1. For every subset of the list,
1. Add up the values in that subset
2. If the sum == the target,
1. Print the subset.

There are $$2^n$$ subsets, so this algorithm has running time $$2^n$$.

## Running Time

A running time of $$2^n$$ is really bad: $$2^{30} \approx 10^9$$. We probably couldn't practically solve this problem for sets of more than 30 or 40 values.

If the best algorithm we can think of has exponential running time, in some sense we don't really have a solution: it's too slow for all but the smallest cases. Unfortunately, that's the case for many interesting problems.

## Running Time

Aside for the more mathematically inclined: we're saying an algorithm has running time $$f(n)$$ if the formula for its running time is both $$O(f(n))$$ and $$\Omega(f(n))$$.

## Running Time

Why are we looking at running times? It seems imprecise.

It's a measurement of how fast an algorithm is, ignoring the specific implementation.
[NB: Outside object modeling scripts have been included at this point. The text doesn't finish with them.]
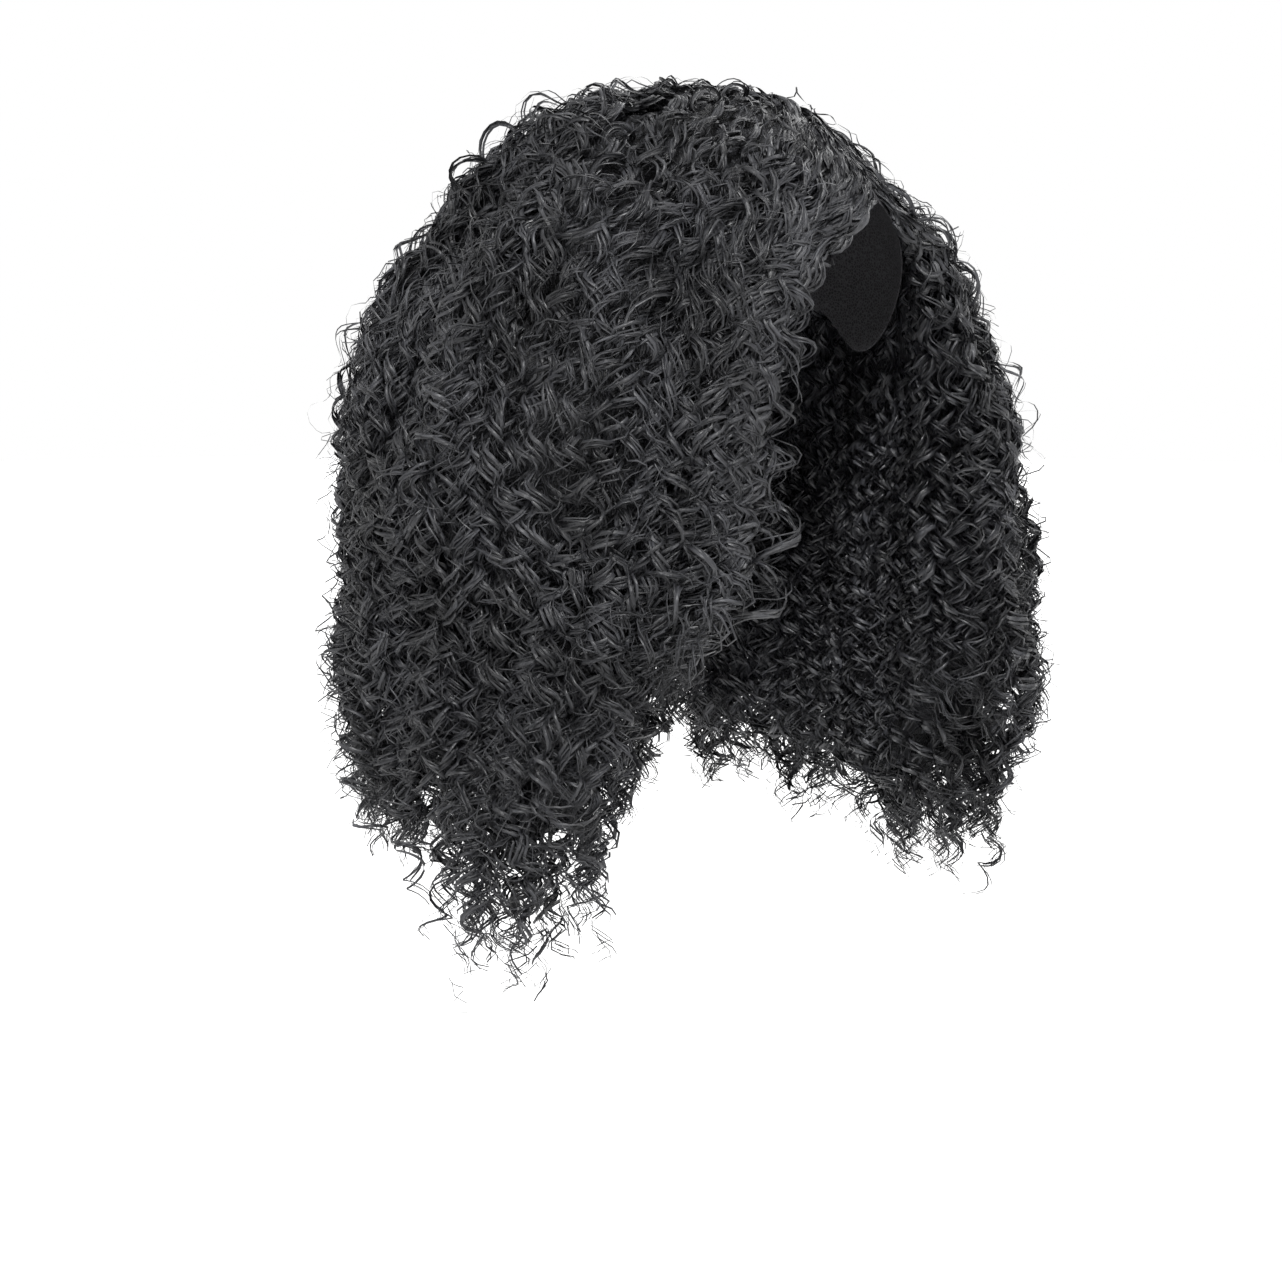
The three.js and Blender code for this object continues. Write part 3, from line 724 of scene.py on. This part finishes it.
def fill_mesh(name, verts, loops, sizes):
    """A smooth-shaded mesh from flat arrays."""
    mesh = bpy.data.meshes.new(name)
    mesh.vertices.add(len(verts))
    mesh.vertices.foreach_set("co", verts.astype(np.float32).reshape(-1))
    mesh.loops.add(len(loops))
    mesh.loops.foreach_set("vertex_index", loops.astype(np.int32))
    mesh.polygons.add(len(sizes))
    mesh.polygons.foreach_set("loop_start", (np.cumsum(sizes) - sizes).astype(np.int32))
    mesh.polygons.foreach_set("loop_total", sizes.astype(np.int32))
    mesh.update(calc_edges=True)
    mesh.polygons.foreach_set("use_smooth", np.ones(len(sizes), bool))
    mesh.validate()
    return mesh


def node(tree, kind, values=None, **settings):
    """A new shader node with settings, and values for its inputs by name or number."""
    made = tree.nodes.new(kind)
    for key, value in settings.items():
        setattr(made, key, value)
    for key, value in (values or {}).items():
        made.inputs[key].default_value = value
    return made


def new_material(name, specular, roughness=None):
    """A new material, the function that links its nodes, its node tree and its shader."""
    material = bpy.data.materials.new(name)
    material.use_nodes = True
    tree = material.node_tree
    shader = tree.nodes["Principled BSDF"]
    shader.inputs["Specular IOR Level"].default_value = specular
    if roughness is not None:
        shader.inputs["Roughness"].default_value = roughness
    return material, tree.links.new, tree, shader


def two_shades(tree, shades, places=(0, 1)):
    """A colour ramp between two shades."""
    ramp = node(tree, "ShaderNodeValToRGB")
    for element, shade, place in zip(ramp.color_ramp.elements, shades, places):
        element.position = place
        element.color = (*shade, 1)
    return ramp


def hair_material():
    """Curl fibres: dark, with a tone of its own for each strand and fine grooves along it."""
    material, link, tree, shader = new_material("curl_fibre", 0.45)
    uv = node(tree, "ShaderNodeUVMap", uv_map="strand")
    tone = node(tree, "ShaderNodeTexNoise", {"Scale": 0.9, "Detail": 2.0})
    ramp = two_shades(tree, FIBRE_SHADES, FIBRE_TONES)
    link(uv.outputs["UV"], tone.inputs["Vector"])
    link(tone.outputs["Fac"], ramp.inputs["Fac"])
    # The strands' own tones get painted shade and painted light in patches
    link(shaded(tree, ramp.outputs["Color"]), shader.inputs["Base Color"])

    stretch = node(tree, "ShaderNodeMapping", {"Scale": (FIBRE_GROOVES, 0.5, 1)})
    groove = node(tree, "ShaderNodeTexNoise", {"Scale": 1.0, "Detail": 3.0})
    least, most = FIBRE_ROUGHNESS
    gloss = node(tree, "ShaderNodeMapRange", {"To Min": least, "To Max": most})
    link(uv.outputs["UV"], stretch.inputs["Vector"])
    link(stretch.outputs["Vector"], groove.inputs["Vector"])
    link(groove.outputs["Fac"], gloss.inputs["Value"])
    link(gloss.outputs["Result"], shader.inputs["Roughness"])

    parts = node(tree, "ShaderNodeSeparateXYZ")
    share = node(tree, "ShaderNodeMath", operation="FRACT")
    middle = node(tree, "ShaderNodeMath", {1: 0.5}, operation="SUBTRACT")
    square = node(tree, "ShaderNodeMath", operation="MULTIPLY")
    height = node(tree, "ShaderNodeMath", {1: -RIBBON_ROUND}, operation="MULTIPLY_ADD")
    bump = node(tree, "ShaderNodeBump", {"Strength": 0.7, "Distance": 0.0008})
    link(uv.outputs["UV"], parts.inputs["Vector"])
    link(parts.outputs["X"], share.inputs[0])
    link(share.outputs["Value"], middle.inputs[0])
    link(middle.outputs["Value"], square.inputs[0])
    link(middle.outputs["Value"], square.inputs[1])
    link(square.outputs["Value"], height.inputs[0])
    link(groove.outputs["Fac"], height.inputs[2])
    link(height.outputs["Value"], bump.inputs["Height"])
    link(bump.outputs["Normal"], shader.inputs["Normal"])
    return material


def core_material():
    """Dense frizzy hair with painted shade: its dark shade is darker than the curls' own, for the
    shade in the gaps between them. Curly fibres, drawn as the contour lines of a slow noise.
    """
    material, link, tree, shader = new_material("inner_hair", 0.25, 0.55)
    place = node(tree, "ShaderNodeTexCoord")
    stretch = node(tree, "ShaderNodeMapping", {"Scale": (1, 1, 0.5)})
    bends = node(tree, "ShaderNodeTexNoise", {"Scale": 120.0, "Detail": 2.0, "Distortion": 0.6})
    frizz = node(tree, "ShaderNodeTexNoise", {"Scale": 700.0})
    rough = node(tree, "ShaderNodeMath", {1: CORE_FRIZZ}, operation="MULTIPLY")
    lines = node(tree, "ShaderNodeMath", {1: CORE_FIBRES}, operation="MULTIPLY_ADD")
    ripple = node(tree, "ShaderNodeMath", operation="SINE")
    fibres = node(tree, "ShaderNodeMapRange", {"From Min": -0.6})
    # Fibres between the hair's own light tone and a dark painted shade
    ramp = two_shades(tree, CORE_TONES_AND_PAINTED_SHADE)
    bump = node(tree, "ShaderNodeBump", {"Strength": 0.8, "Distance": 0.0015})
    link(place.outputs["Object"], stretch.inputs["Vector"])
    link(stretch.outputs["Vector"], bends.inputs["Vector"])
    link(stretch.outputs["Vector"], frizz.inputs["Vector"])
    link(frizz.outputs["Fac"], rough.inputs[0])
    link(bends.outputs["Fac"], lines.inputs[0])
    link(rough.outputs["Value"], lines.inputs[2])
    link(lines.outputs["Value"], ripple.inputs[0])
    link(ripple.outputs["Value"], fibres.inputs["Value"])
    link(fibres.outputs["Result"], ramp.inputs["Fac"])
    # The core's tones get painted shade and painted light in patches
    link(shaded(tree, ramp.outputs["Color"]), shader.inputs["Base Color"])
    link(fibres.outputs["Result"], bump.inputs["Height"])
    link(bump.outputs["Normal"], shader.inputs["Normal"])
    return material


def shaded(tree, colour):
    """A colour given painted shade and painted light in long soft patches: darker as in the shade
    between locks, lighter as where light falls on them.
    """
    link = tree.links.new
    darkest, lightest = PAINTED_LOCK_SHADE_AND_LIGHT
    place = node(tree, "ShaderNodeTexCoord")
    stretch = node(tree, "ShaderNodeMapping", {"Scale": (1, 1, 0.45)})
    patches = node(tree, "ShaderNodeTexNoise", {"Scale": 32.0, "Detail": 2.0})
    tone = node(tree, "ShaderNodeMapRange", {"From Min": 0.35, "From Max": 0.65,
                                             "To Min": darkest, "To Max": lightest})
    product = node(tree, "ShaderNodeVectorMath", operation="MULTIPLY")
    link(place.outputs["Object"], stretch.inputs["Vector"])
    link(stretch.outputs["Vector"], patches.inputs["Vector"])
    link(patches.outputs["Fac"], tone.inputs["Value"])
    link(colour, product.inputs[0])
    link(tone.outputs["Result"], product.inputs[1])
    return product.outputs["Vector"]


def cap_material():
    """Black stretch net: fine threads over a darker matte ground."""
    material, link, tree, shader = new_material("cap_net", 0.25, 0.85)
    place = node(tree, "ShaderNodeTexCoord")
    threads = node(tree, "ShaderNodeTexVoronoi", {"Scale": 650.0}, feature="DISTANCE_TO_EDGE")
    ramp = two_shades(tree, CAP_SHADES, CAP_THREADS)
    bump = node(tree, "ShaderNodeBump", {"Strength": 0.6, "Distance": 0.0005}, invert=True)
    link(place.outputs["Object"], threads.inputs["Vector"])
    link(threads.outputs["Distance"], ramp.inputs["Fac"])
    link(ramp.outputs["Color"], shader.inputs["Base Color"])
    link(threads.outputs["Distance"], bump.inputs["Height"])
    link(bump.outputs["Normal"], shader.inputs["Normal"])
    return material


def add_object(name, mesh):
    made = bpy.data.objects.new(name, mesh)
    bpy.context.scene.collection.objects.link(made)
    return made


def build_hair():
    """One piece for each CAD section of hair."""
    form = HairForm([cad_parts[name] for name in SECTIONS])
    fibre = hair_material()
    shadowed = core_material()
    for index, (name, section) in enumerate(SECTIONS.items()):
        rng = np.random.default_rng(SEED + index)
        core = section_core(rng, form, section)
        beside = [cheek_curl(rng, form)] if name == "hair_front_right" else []
        budget = section["triangles"] - 2 * len(core[1]) - sum(triangles_in(b) for b in beside)
        bunches = [grow_curls(rng, form, section, kind, budget * part)
                   for kind, part in zip(CURLS, kind_parts(section))]
        bunches = [bunch for bunch in bunches if bunch] + beside
        mesh = ribbon_mesh(name + "_curls", bunches, core)
        piece = add_object(name + "_curls", mesh)
        mesh.materials.append(fibre)
        mesh.materials.append(shadowed)
        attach(piece, "root")
        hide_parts(name)


def build_cap():
    """The cap as one smooth thin shell of stretch fabric, in the place of its CAD solid."""
    shell = bmesh.new()
    shell.from_mesh(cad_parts["cap"].data)
    bmesh.ops.remove_doubles(shell, verts=shell.verts, dist=1e-5)
    bmesh.ops.join_triangles(shell, faces=shell.faces, angle_face_threshold=0.6,
                             angle_shape_threshold=3.1)
    mesh = bpy.data.meshes.new("cap_shell")
    shell.to_mesh(mesh)
    shell.free()
    piece = add_object("cap_shell", mesh)
    rounded = piece.modifiers.new("rounded", "SUBSURF")
    rounded.levels = 2
    rounded.render_levels = 2
    mesh.polygons.foreach_set("use_smooth", np.ones(len(mesh.polygons), bool))
    mesh.materials.append(cap_material())
    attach(piece, "root")
    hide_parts("cap")


def build_camera():
    data = bpy.data.cameras.new("camera")
    camera = add_object("camera", data)
    a, e = CAMERA_AZIMUTH, CAMERA_ELEVATION
    back = Vector((math.sin(a) * math.cos(e), -math.cos(a) * math.cos(e), math.sin(e)))
    camera.location = CAMERA_AIM + back * CAMERA_DISTANCE
    camera.rotation_euler = (-back).to_track_quat("-Z", "Y").to_euler()
    data.lens = CAMERA_LENS
    data.sensor_width = CAMERA_SENSOR
    data.clip_end = CAMERA_SIGHT
    bpy.context.scene.camera = camera


def turn_light(light, place):
    """Puts a light in its place and turns it to the wig."""
    light.location = place
    light.rotation_euler = (LIGHTS_AIM - Vector(place)).to_track_quat("-Z", "Y").to_euler()


def build_world():
    """A white background for the camera, and a softer white light from all round."""
    world = bpy.data.worlds.new("studio")
    bpy.context.scene.world = world
    world.use_nodes = True
    tree = world.node_tree
    seen = tree.nodes["Background"]
    seen.inputs["Color"].default_value = (1, 1, 1, 1)
    ambient = node(tree, "ShaderNodeBackground", {"Color": (1, 1, 1, 1), "Strength": AMBIENT})
    path = node(tree, "ShaderNodeLightPath")
    choice = node(tree, "ShaderNodeMixShader")
    tree.links.new(path.outputs["Is Camera Ray"], choice.inputs["Fac"])
    tree.links.new(ambient.outputs["Background"], choice.inputs[1])
    tree.links.new(seen.outputs["Background"], choice.inputs[2])
    tree.links.new(choice.outputs["Shader"], tree.nodes["World Output"].inputs["Surface"])


def build_floor():
    corners = [(x * FLOOR_HALF, y * FLOOR_HALF, FLOOR_Z)
               for x, y in ((-1, -1), (1, -1), (1, 1), (-1, 1))]
    mesh = bpy.data.meshes.new("floor")
    mesh.from_pydata(corners, [], [(0, 1, 2, 3)])
    floor = add_object("floor", mesh)
    material, _, _, shader = new_material("floor", 0.5, 0.9)
    shader.inputs["Base Color"].default_value = (*FLOOR_SHADE, 1)
    mesh.materials.append(material)


def build_lights():
    key = bpy.data.lights.new("key", "SUN")
    key.angle = math.radians(KEY_LIGHT["angle"])
    key.energy = KEY_LIGHT["power"]
    turn_light(add_object("key", key), KEY_LIGHT["place"])
    rim = bpy.data.lights.new("rim", "AREA")
    rim.shape = "DISK"
    rim.size = RIM_LIGHT["size"]
    rim.energy = RIM_LIGHT["power"]
    turn_light(add_object("rim", rim), RIM_LIGHT["place"])


bpy.context.scene.view_settings.view_transform = "Standard"
build_camera()
build_world()
build_floor()
build_lights()
build_hair()
build_cap()
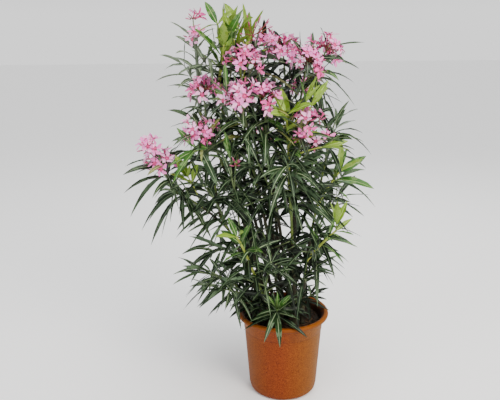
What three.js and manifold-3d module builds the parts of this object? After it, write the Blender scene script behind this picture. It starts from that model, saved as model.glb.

A clever program/​implementation might be able to turn $$3n^2$$ steps into $$2n^2$$ steps (and thus maybe 300 ms to 200 ms on some specific input), but getting to $$n\log n$$ takes a different algorithm and that will always do better for large enough $$n$$.

## Running Time

At the same time, a clever programmer can often create a much faster implementation of the same algorithm. (e.g. I have examples in other courses with 100× speed differences because of more clever programming.)

Too many inexperienced programmers ignore the algorithm. Too many computer scientists ignore the importance of an efficient implementation.

## Running Time

Finding repeated letters can actually be done with running time $$n\log n$$.

Hint: sorting $$n$$ values can be done in $$n\log n$$ steps.

## Running Time

That implies an algorithm like this:

1. Sort the characters in the string.
2. Set the counter to 0.
3. For every character except the last,
1. Compare the character with the one after it.
2. If they are the same, add 1 to the counter.
4. If the counter is 0, say no. Else say yes.

The sort the characters operation implies $$n\log n$$ steps; the rest of the algorithm takes $$n$$ steps. The running time is $$n\log n + n$$ which is simplified to $$n\log n$$.